Is this normal?

The friendliest place on the web for anyone with an interest in aquariums or fish keeping!
If you have answers, please help by responding to the unanswered posts.

cookiedough

Aquarium Advice Newbie
Joined
Jun 29, 2013
Messages
9
Hello everyone!

I'm Kathy and I have a small 5 gallon, planted (live) tank for one beta that I'm trying to cycle for the very first time. I've read the instructions here maybe 50 times to make sure I'm doing right. It's been about 15 days and I seem to be stalled. Ammonia showing 0 each morning, Nitrites off the chart but Nitrates are very low. I guess I'm just too impatient! I have had to do two PWCs two days in a row because my PH started dropping for some reason. Still waiting for that magical morning when A and Nitrites are gone.
Do things normally take this long? I thought (or was hoping) that with such a small tank this would be much faster. Oh, I had no seeding material, just ammonia, plants and a tiny bit of fish flakes once or twice.

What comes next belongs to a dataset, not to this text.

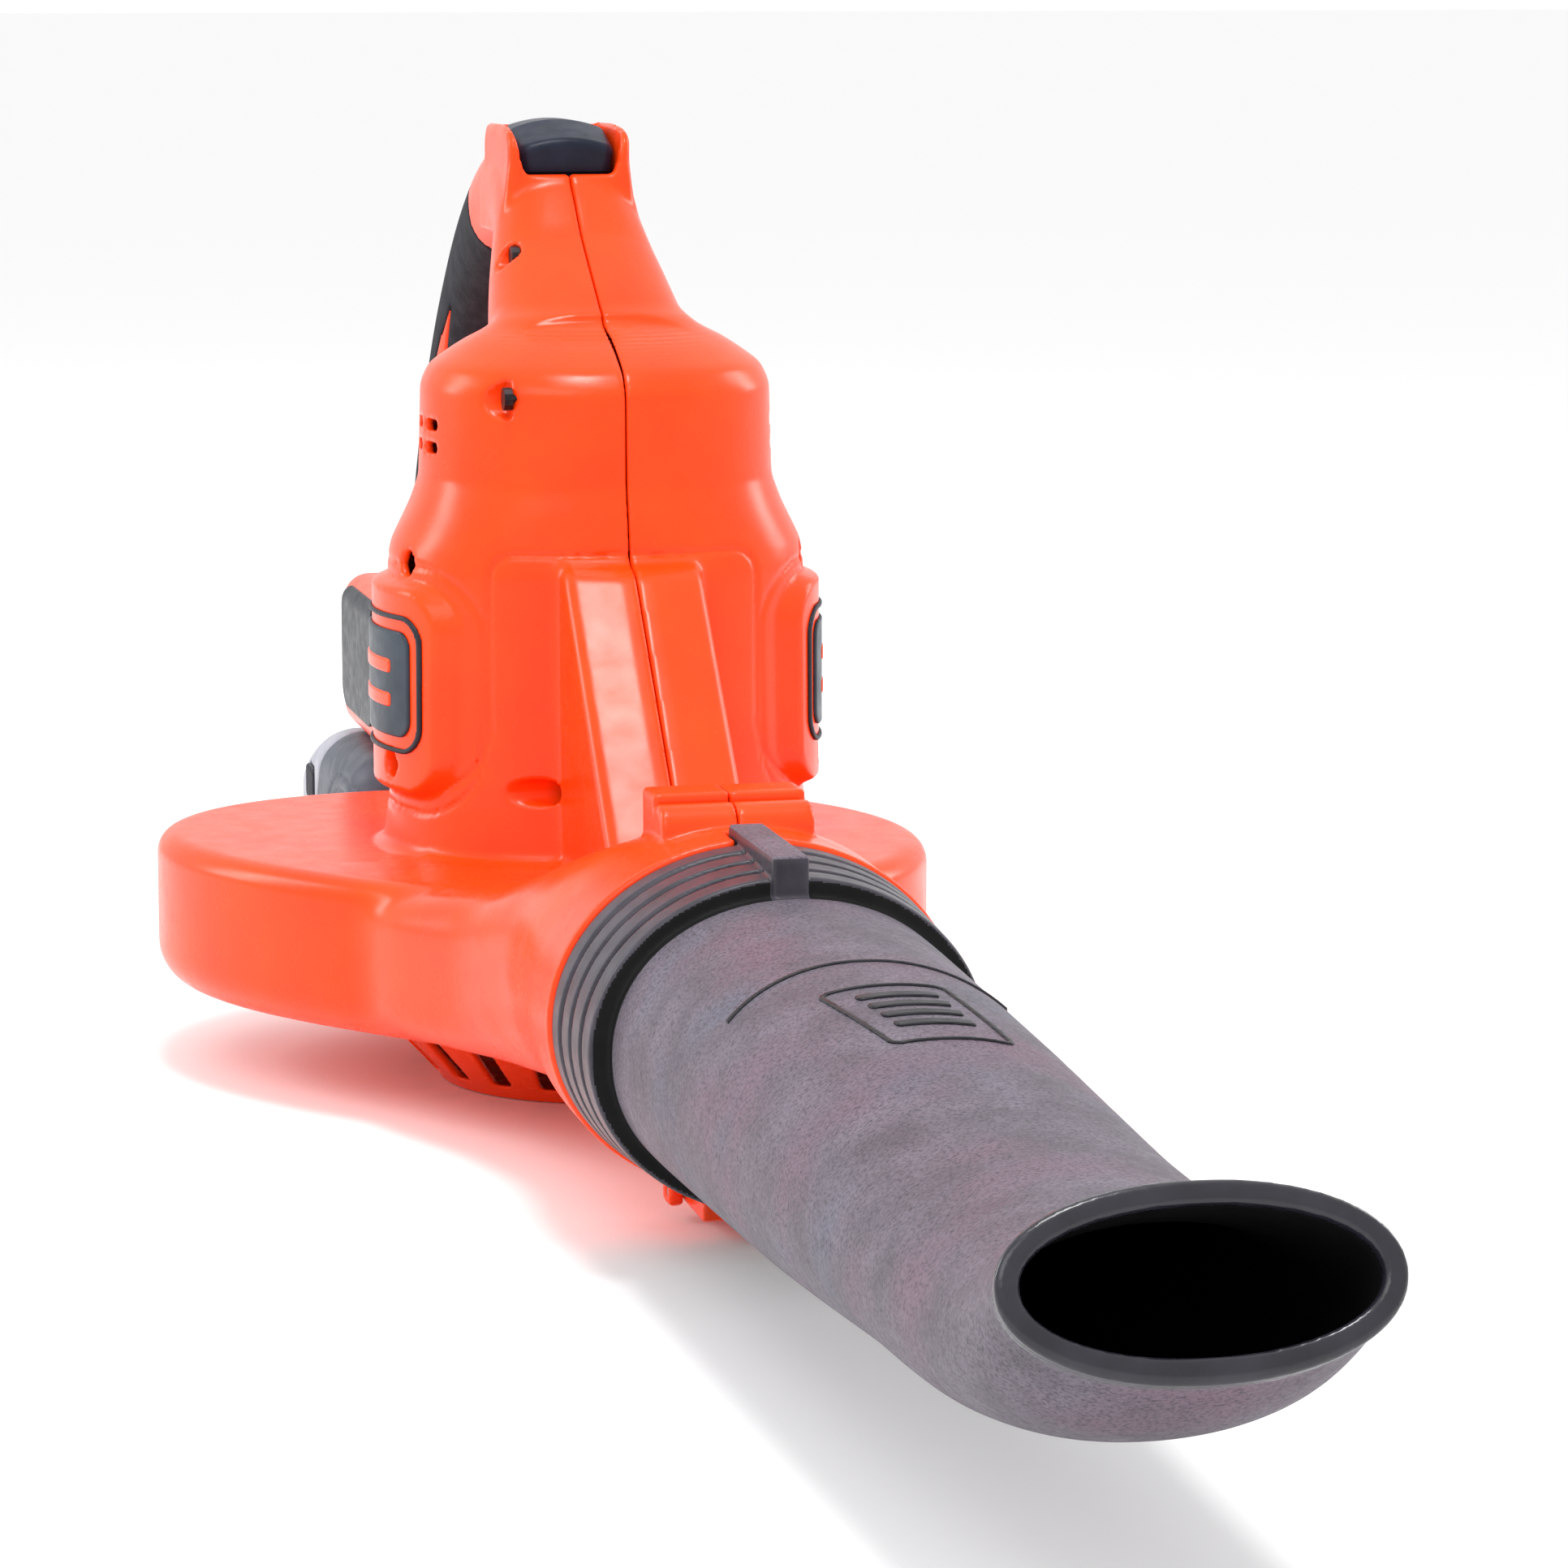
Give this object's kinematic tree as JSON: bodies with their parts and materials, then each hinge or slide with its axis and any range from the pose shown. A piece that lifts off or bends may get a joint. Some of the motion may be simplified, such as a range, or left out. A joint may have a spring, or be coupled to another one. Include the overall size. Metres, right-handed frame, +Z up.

My other worry is the Beta. I'm not sure he's going to be okay with the filter in his new home when he finally gets there. Right now he lives in a large, 2 gallon jar (no filter) and seems to be completely happy and thriving. He takes bloodworms off my hand and it's great having a happy and healthy fish!
My question is, Is it okay to turn his filter off at night or will that upset the balance in the cycled tank? Maybe I'll just wait until I see how he adjusts, the filter doesn't have a very strong current, I've tried to situate plants in the way to block it and he does have an aquarium decoration to hide in to get away from the flow if he wants.

This is a great forum and site and I've really enjoyed learning from it!! Thanks in advance for any helpful encouragement!
 
You could stop dosing ammonia for a couple of days and see if anything changes. If not, you might want to do water changes until your nitrite reading is down to 1 or 2, then dose more ammonia. It can take a while for nitrites to drop, even in small tanks. Just try to keep your pH stable with PWCs (adding a buffer may help too). One thing you can do is compare the nitrate level of your tap water to the nitrate level in the tank. If the nitrate concentration is a bit higher in the tank, then at least you know you're on your way.

If you need to reduce the flow, and your filter doesn't have the option, you could put a sponge pre-filter over the intake tube. (which has the added bonus of providing more bio-filter surface area)
 
Smaller tanks take much longer to cycle. I have two 5 gallons that used to have a betta in each one.

Honestly with the plants and only stocking a beta I would do a small water change and wait a couple days till your nitrItes are at zero and then put your beta in. You probably have plenty of bacteria along with the plants to handle his bioload. I always just popped my betas straight in with plants and just did water changes if anything got out of wack, no different than changing the water in his bowl? I'm a fish in cycle type a girl though ;)


As for the filter, no the betas don't like it at first. Most are used to living in a jar so you gotta give them time to get used to it. Once they are they love it. I had one woth an internal fluval minifilter and I just turned the flow on the lowest setting. Another I had a small hob filter and I fixed a sponge on the filter outtake that distributed the flow so there wasn't much current.